A multiscale mass transfer model for gas–solid riser flows: Part 1 — Sub-grid model and simple tests

Abstract

The gas–solid mass transfer in circulating fluidized bed (CFB) riser flow is both structure-dependent and dynamic in nature. Recent progress in multiscale computational fluid dynamics (CFD) allows fresh insight into the dynamic flow structure, yet its influence on the mass transfer remains to be settled. To this end, a multiscale mass transfer model is established in this paper based on the extended framework of the energy-minimization multiscale (EMMS) model. The relevant algorithm named EMMS/mass is proposed for CFD-coupled mass transfer computation. Two testing cases accounting for sublimation of naphthalene and decomposition of ozone, respectively, are presented to demonstrate the characters of the model.
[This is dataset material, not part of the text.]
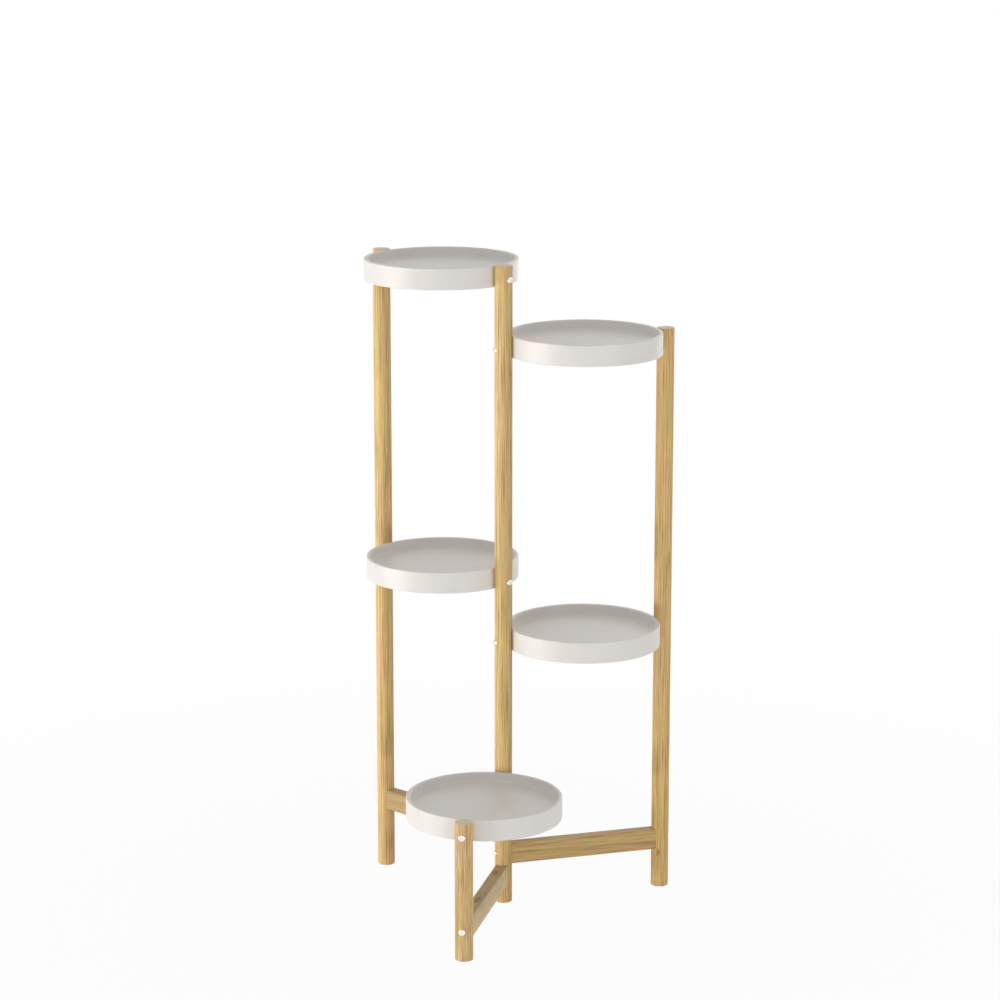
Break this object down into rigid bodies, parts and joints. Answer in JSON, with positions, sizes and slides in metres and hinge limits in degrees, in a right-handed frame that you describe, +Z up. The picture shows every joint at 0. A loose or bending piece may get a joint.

It is shown that structural consideration can have significant effects on the model prediction. The normally used Reynolds number is not adequate to characterize these effects, while the combination of gas velocity and solids flux seems to capture the structural effects and allows to explain the variation of Sherwood number reported for CFB risers in the literature. Sub-grid coupling of this multiscale mass transfer model and CFD approach can be expected to provide a promising tool to probe the dynamic and structure-dependent nature of mass transfer in CFB risers.